**Excerpted data**
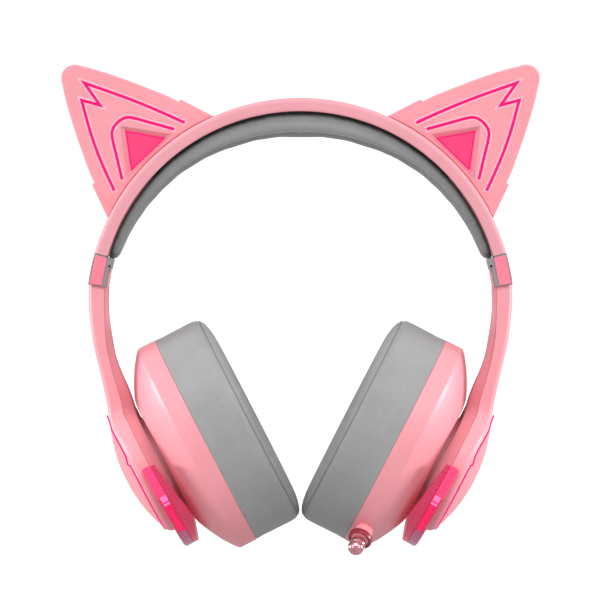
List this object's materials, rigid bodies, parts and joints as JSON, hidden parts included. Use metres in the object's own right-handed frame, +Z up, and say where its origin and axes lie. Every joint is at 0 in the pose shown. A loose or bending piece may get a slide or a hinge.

* * *

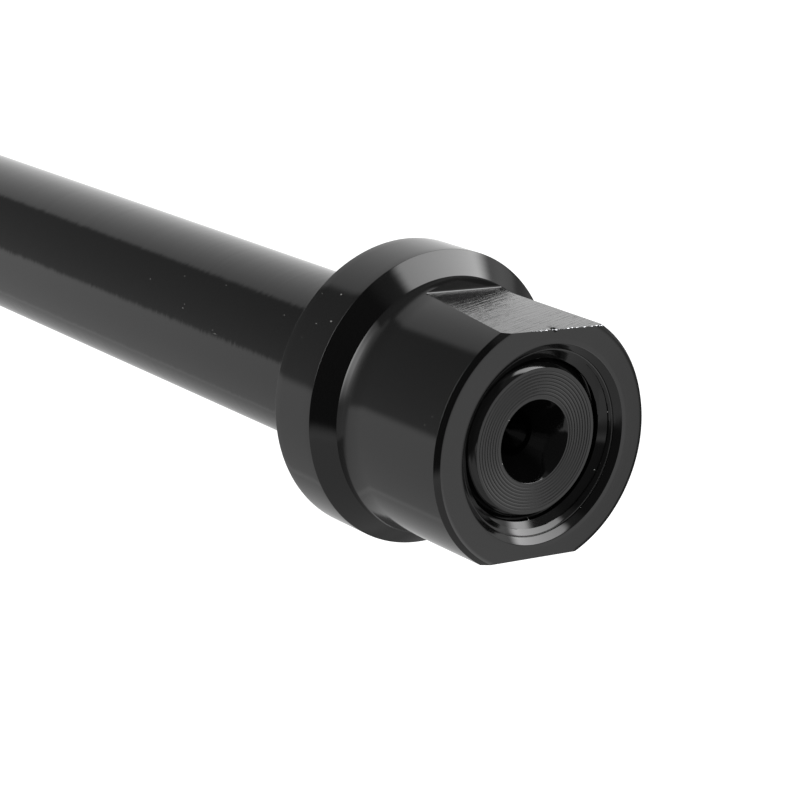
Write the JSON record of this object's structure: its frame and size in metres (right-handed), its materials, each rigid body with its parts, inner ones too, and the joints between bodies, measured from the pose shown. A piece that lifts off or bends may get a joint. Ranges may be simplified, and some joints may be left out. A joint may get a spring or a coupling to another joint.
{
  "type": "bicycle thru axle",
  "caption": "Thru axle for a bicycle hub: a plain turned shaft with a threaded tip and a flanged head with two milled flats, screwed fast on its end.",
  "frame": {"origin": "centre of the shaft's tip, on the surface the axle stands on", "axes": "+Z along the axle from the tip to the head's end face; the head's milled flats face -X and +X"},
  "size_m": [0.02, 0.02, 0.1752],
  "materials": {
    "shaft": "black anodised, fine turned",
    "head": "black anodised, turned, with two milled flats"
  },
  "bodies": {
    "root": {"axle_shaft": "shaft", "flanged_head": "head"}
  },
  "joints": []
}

**Exercise aim**
Go through the listing above and pull out each line containing the word "axes".

**Right answer**
List this object's materials, rigid bodies, parts and joints as JSON, hidden parts included. Use metres in the object's own right-handed frame, +Z up, and say where its origin and axes lie. Every joint is at 0 in the pose shown. A loose or bending piece may get a slide or a hinge.
  "frame": {"origin": "centre of the shaft's tip, on the surface the axle stands on", "axes": "+Z along the axle from the tip to the head's end face; the head's milled flats face -X and +X"},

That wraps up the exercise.